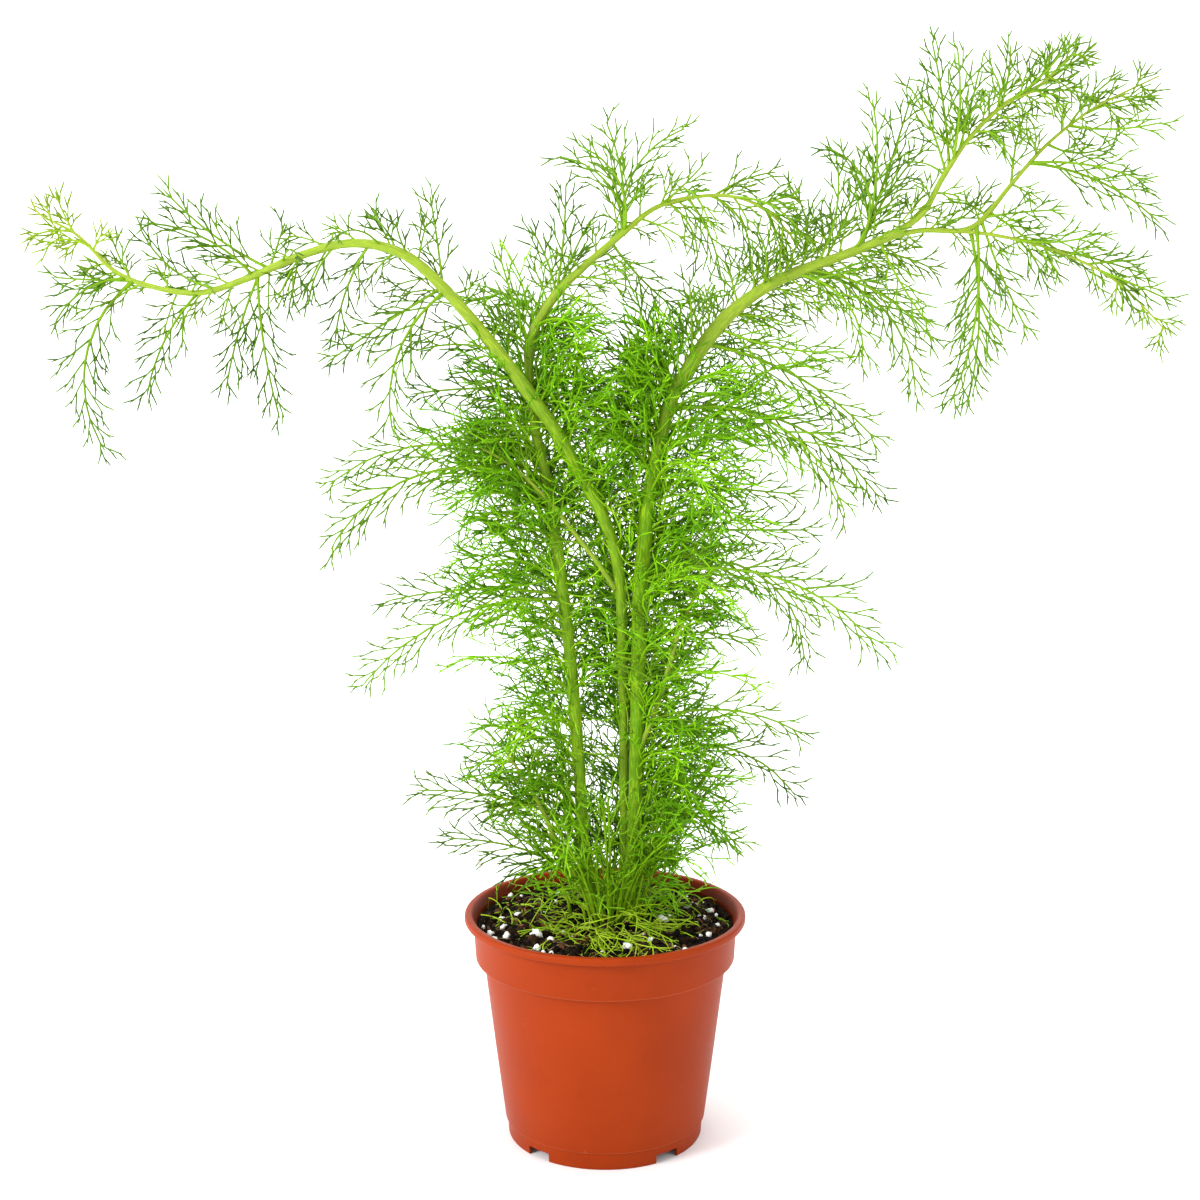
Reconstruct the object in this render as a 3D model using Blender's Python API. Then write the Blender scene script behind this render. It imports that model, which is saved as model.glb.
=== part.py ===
"""Potted dill: three leafy stems and small basal sprays stand in a soil-filled nursery pot.

Metres, +Z up. The origin is the middle of the pot's underside, and -Y is the front.
The tables of stems and fronds are in millimetres, drawn on the upright plane y = 0 as
seen from EYE, with a depth behind that plane, so the plant keeps its outline from there.
"""

import math
from collections import namedtuple

import bmesh
import bpy
import numpy as np

MM = 0.001

# Pot: outline in millimetres as (radius, height), from the middle of the underside
# outwards, up the outside, over the rim and down the inside to the middle of the floor.
POT_OUTLINE = (
    (0, 0), (20, 0), (20.5, 4), (43.9, 4), (44.1, 0),
    (45.4, 0), (45.9, 7.9), (46.9, 8.4), (51.4, 44), (56.2, 83.6), (56.7, 84.8), (60.1, 85.8),
    (61.1, 103), (64.8, 103.5), (65.2, 104.3), (65.2, 106.2), (64.4, 107),
    (62.2, 107), (61.5, 106.2), (59.6, 102.6),
    (58.8, 88.4), (55.3, 86.2), (44.8, 5.2), (19.4, 5.2), (18.8, 1.2), (0, 1.2),
)
RIM_TOP = 107.0
RIM_TOP_REACH = 48.0  # foliage further out than this stays above the rim
POT_SEGMENTS = 36
NOTCH_TURNS = (-132, -51.5, 48, 128.5)  # degrees from +X: where the foot's notches are
NOTCH_WIDTH = 12.2  # millimetres
NOTCH_TOP = 4.3
NOTCH_INNER_RADIUS = 37.0
NOTCH_OUTER_RADIUS = 50.0
DRAIN_OUTER_RADIUS = 43.4
DRAIN_TOP = 7.0
SHARP_FROM = 35.0  # degrees: flatter edges are shaded smooth

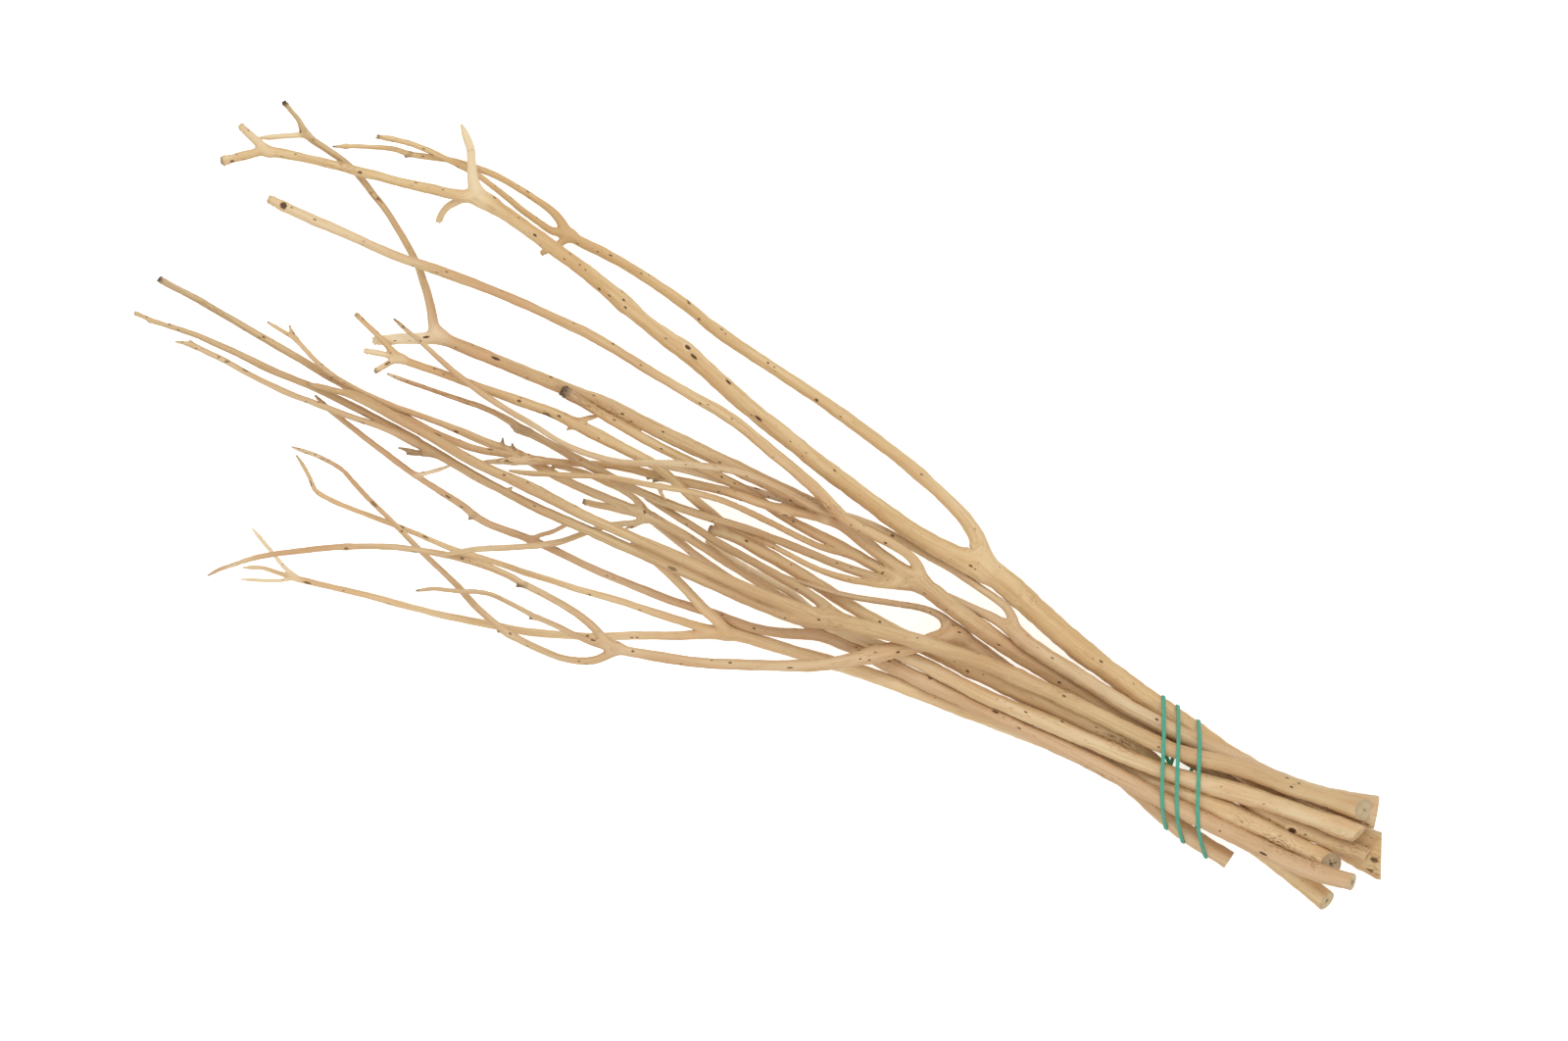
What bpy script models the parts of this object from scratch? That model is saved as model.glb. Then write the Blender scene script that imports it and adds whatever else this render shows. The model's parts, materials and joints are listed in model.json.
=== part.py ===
"""A bundle of peeled mitsumata branches, held together near the cut ends by a green rubber band.

Nine forked branches lie on the ground side by side. Each grew as one piece, so each is one solid: its
stems are tubes along hand-read middle lines, joined where they fork. The branches cross over and under
one another without touching, and the band goes three times round the bundle. Lengths are in metres in
the finished objects, and in millimetres in the tables, where branches are easier to read that way.
"""

import math

import bmesh
import bpy
import numpy as np

# The overall size. The length from the twig tips to the cut ends sets every other size here.
MM = 0.001
MM_PER_PIXEL = 0.55

# The eye that saw the bundle, above the point (EYE_X, EYE_Y). It is far away, so heights shift little.
EYE_X = 378.6
EYE_Y = 37.2
EYE_HEIGHT = 4889.0

# How the stems keep clear of each other and of the ground.
STEP = 3.0
GAP = 0.8
GROUND_GAP = 0.4
THINNEST = 2.0
FORK_REACH = 70.0
LIFT_ROUNDS = 420

# How finely the solids follow the middle lines.
LINE_TOLERANCE = 0.32
THICK_SIDES = 10
MIDDLE_SIDES = 8
THIN_SIDES = 6
THICK_FROM = 9.0
MIDDLE_FROM = 5.2

# The rubber band: a flat strip round the trunks.
BAND_WIDTH = 2.2
BAND_THICKNESS = 0.8
BAND_GAP = 0.5
BAND_TURNS_AT = (633.5, 642.5, 655.5)
BAND_LEVEL_Y = -5.0
BAND_SLANT = 0.45
BAND_CURL = 0.014
BAND_STEP_DEGREES = 12.0
BAND_SETTLES_IN = 5
BAND_STRETCH = 4.0
BAND_STARTS_AT = -60.0
BAND_CROSSES_FROM = -14.0
BAND_CROSSES_TO = 22.0
BAND_CROSSING_LIFT = 1.4
TIE_FROM = 626.0
TIE_TO = 672.0
TIE_GROUND_GAP = 3.2

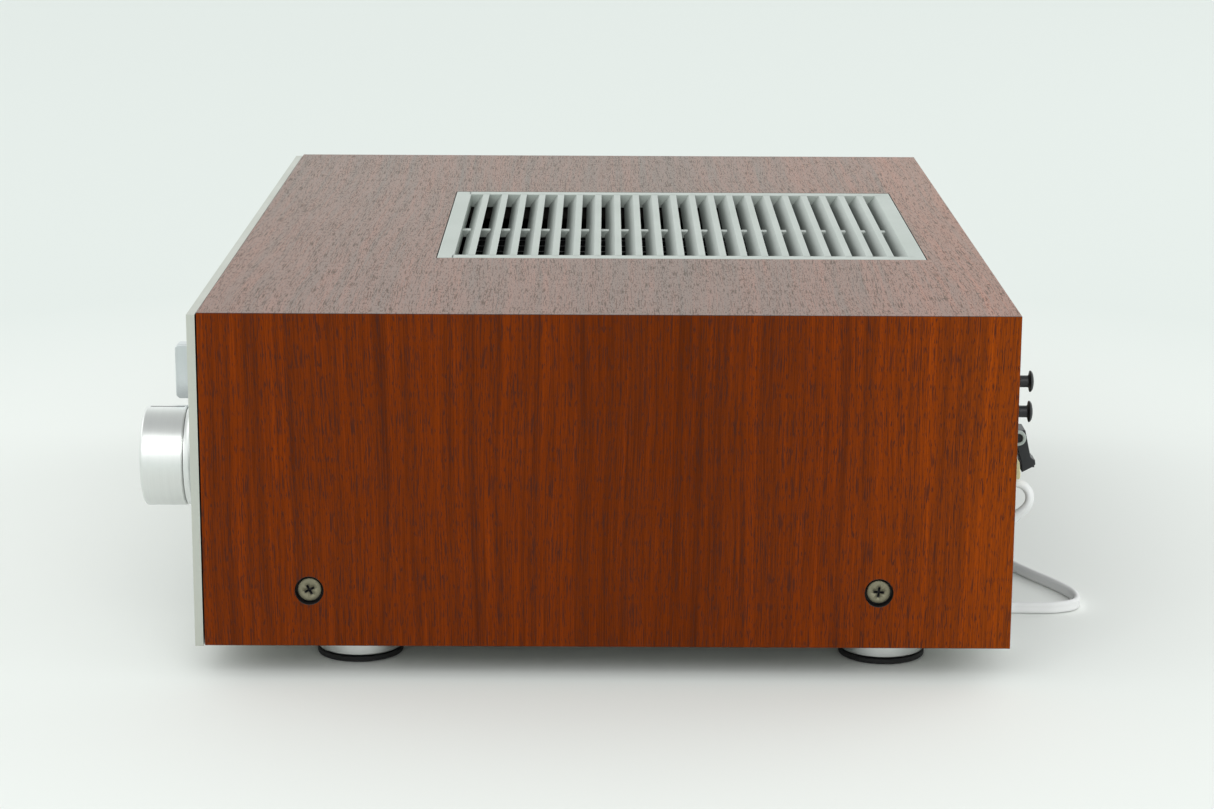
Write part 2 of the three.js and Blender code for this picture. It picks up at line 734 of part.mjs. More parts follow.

[DIRECTIONS]: Extract every entry in the listing word for word.

[RESULT]:
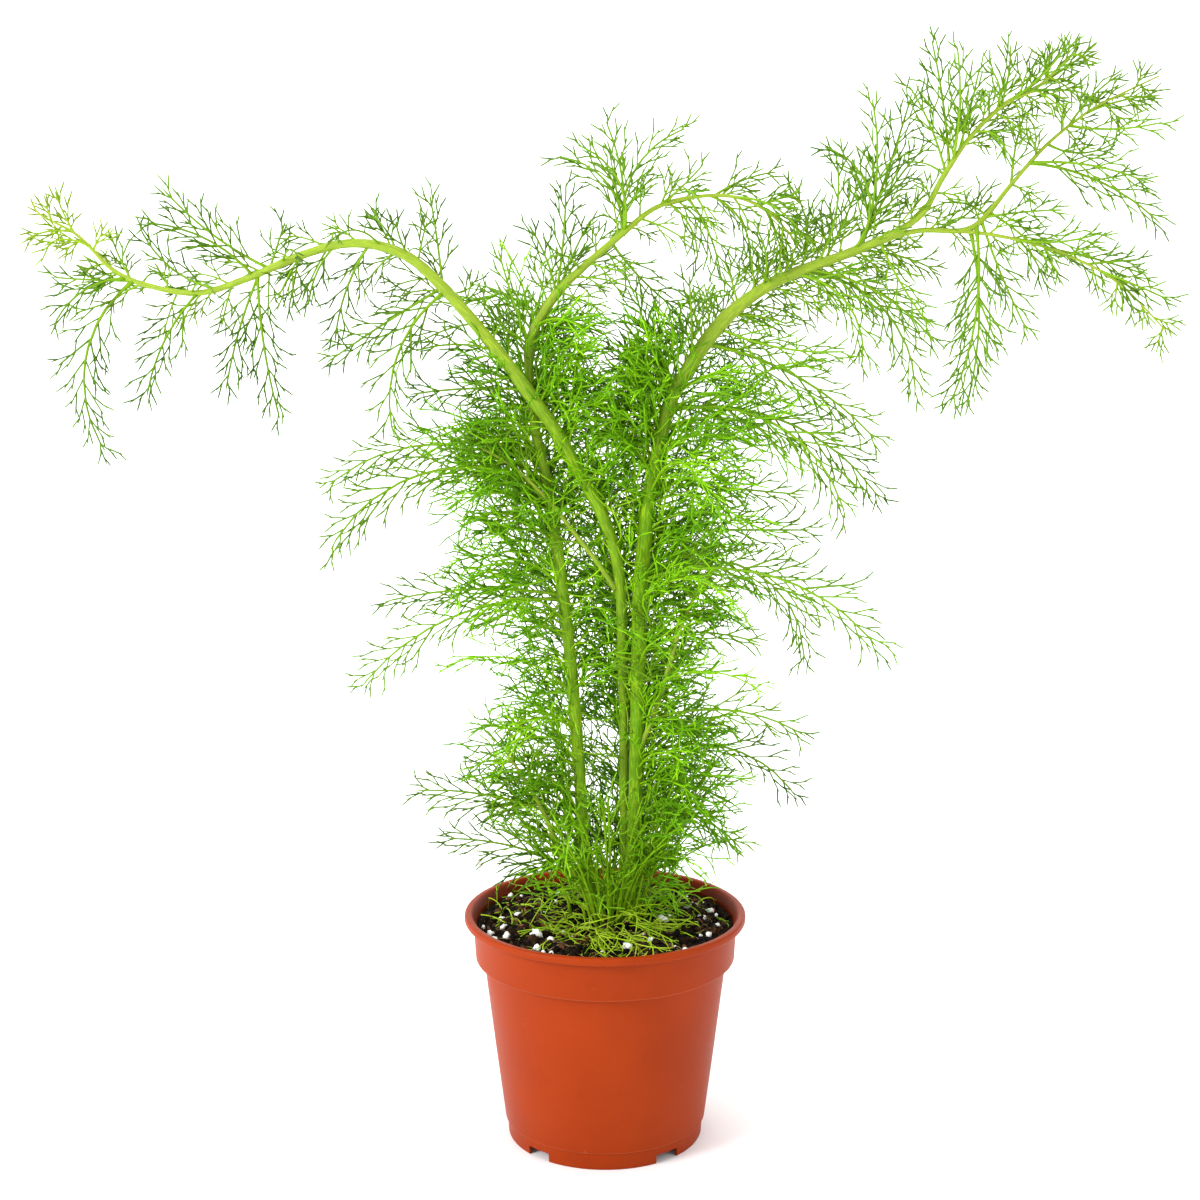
Reconstruct the object in this render as a 3D model using Blender's Python API. Then write the Blender scene script behind this render. It imports that model, which is saved as model.glb.
=== part.py ===
"""Potted dill: three leafy stems and small basal sprays stand in a soil-filled nursery pot.

Metres, +Z up. The origin is the middle of the pot's underside, and -Y is the front.
The tables of stems and fronds are in millimetres, drawn on the upright plane y = 0 as
seen from EYE, with a depth behind that plane, so the plant keeps its outline from there.
"""

import math
from collections import namedtuple

import bmesh
import bpy
import numpy as np

MM = 0.001

# Pot: outline in millimetres as (radius, height), from the middle of the underside
# outwards, up the outside, over the rim and down the inside to the middle of the floor.
POT_OUTLINE = (
    (0, 0), (20, 0), (20.5, 4), (43.9, 4), (44.1, 0),
    (45.4, 0), (45.9, 7.9), (46.9, 8.4), (51.4, 44), (56.2, 83.6), (56.7, 84.8), (60.1, 85.8),
    (61.1, 103), (64.8, 103.5), (65.2, 104.3), (65.2, 106.2), (64.4, 107),
    (62.2, 107), (61.5, 106.2), (59.6, 102.6),
    (58.8, 88.4), (55.3, 86.2), (44.8, 5.2), (19.4, 5.2), (18.8, 1.2), (0, 1.2),
)
RIM_TOP = 107.0
RIM_TOP_REACH = 48.0  # foliage further out than this stays above the rim
POT_SEGMENTS = 36
NOTCH_TURNS = (-132, -51.5, 48, 128.5)  # degrees from +X: where the foot's notches are
NOTCH_WIDTH = 12.2  # millimetres
NOTCH_TOP = 4.3
NOTCH_INNER_RADIUS = 37.0
NOTCH_OUTER_RADIUS = 50.0
DRAIN_OUTER_RADIUS = 43.4
DRAIN_TOP = 7.0
SHARP_FROM = 35.0  # degrees: flatter edges are shaded smooth

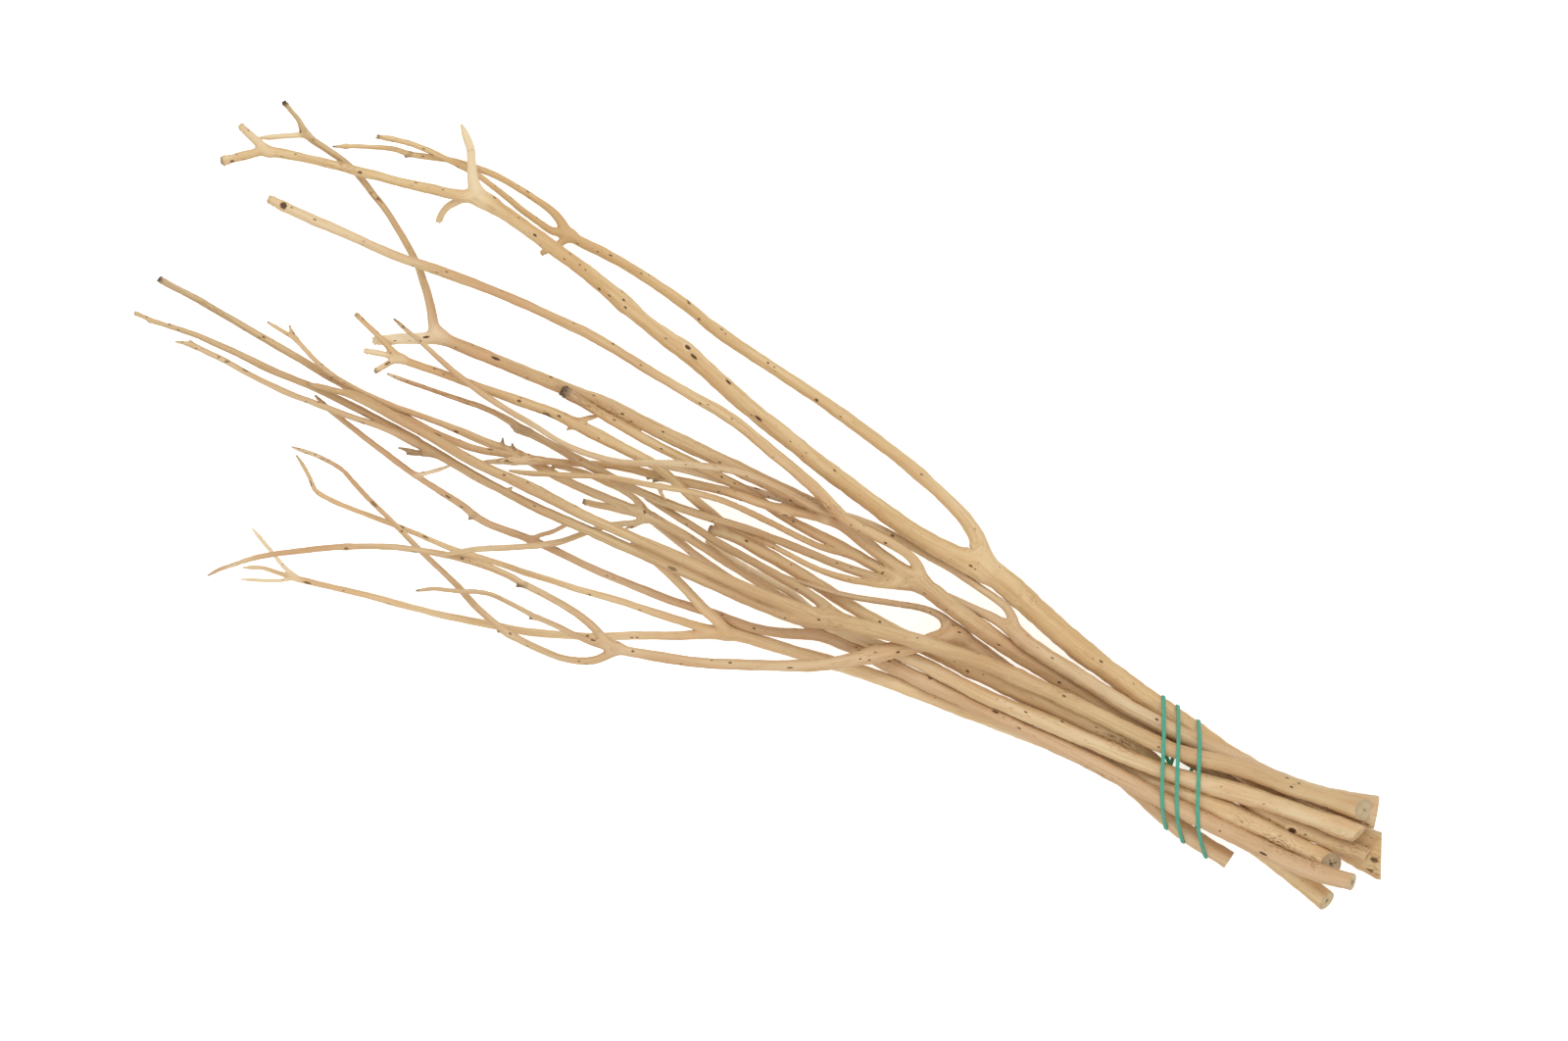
What bpy script models the parts of this object from scratch? That model is saved as model.glb. Then write the Blender scene script that imports it and adds whatever else this render shows. The model's parts, materials and joints are listed in model.json.
=== part.py ===
"""A bundle of peeled mitsumata branches, held together near the cut ends by a green rubber band.

Nine forked branches lie on the ground side by side. Each grew as one piece, so each is one solid: its
stems are tubes along hand-read middle lines, joined where they fork. The branches cross over and under
one another without touching, and the band goes three times round the bundle. Lengths are in metres in
the finished objects, and in millimetres in the tables, where branches are easier to read that way.
"""

import math

import bmesh
import bpy
import numpy as np

# The overall size. The length from the twig tips to the cut ends sets every other size here.
MM = 0.001
MM_PER_PIXEL = 0.55

# The eye that saw the bundle, above the point (EYE_X, EYE_Y). It is far away, so heights shift little.
EYE_X = 378.6
EYE_Y = 37.2
EYE_HEIGHT = 4889.0

# How the stems keep clear of each other and of the ground.
STEP = 3.0
GAP = 0.8
GROUND_GAP = 0.4
THINNEST = 2.0
FORK_REACH = 70.0
LIFT_ROUNDS = 420

# How finely the solids follow the middle lines.
LINE_TOLERANCE = 0.32
THICK_SIDES = 10
MIDDLE_SIDES = 8
THIN_SIDES = 6
THICK_FROM = 9.0
MIDDLE_FROM = 5.2

# The rubber band: a flat strip round the trunks.
BAND_WIDTH = 2.2
BAND_THICKNESS = 0.8
BAND_GAP = 0.5
BAND_TURNS_AT = (633.5, 642.5, 655.5)
BAND_LEVEL_Y = -5.0
BAND_SLANT = 0.45
BAND_CURL = 0.014
BAND_STEP_DEGREES = 12.0
BAND_SETTLES_IN = 5
BAND_STRETCH = 4.0
BAND_STARTS_AT = -60.0
BAND_CROSSES_FROM = -14.0
BAND_CROSSES_TO = 22.0
BAND_CROSSING_LIFT = 1.4
TIE_FROM = 626.0
TIE_TO = 672.0
TIE_GROUND_GAP = 3.2

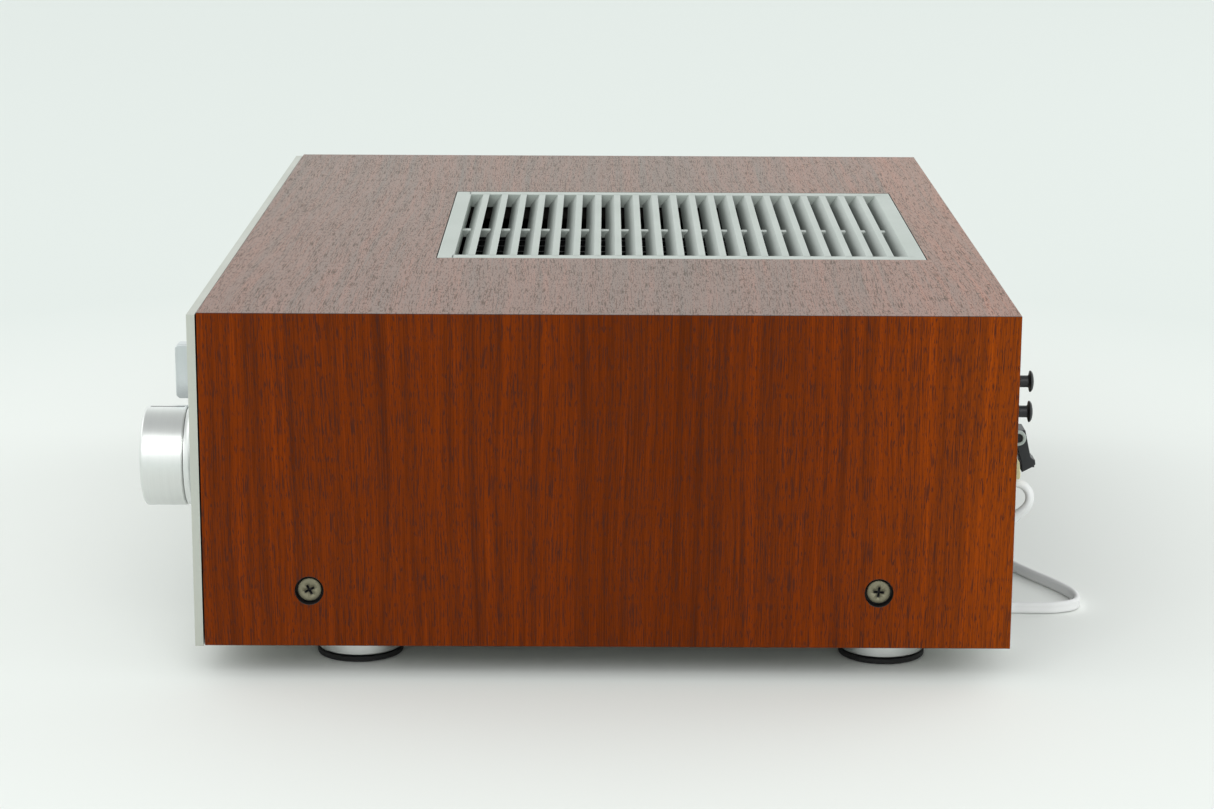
Write part 2 of the three.js and Blender code for this picture. It picks up at line 734 of part.mjs. More parts follow.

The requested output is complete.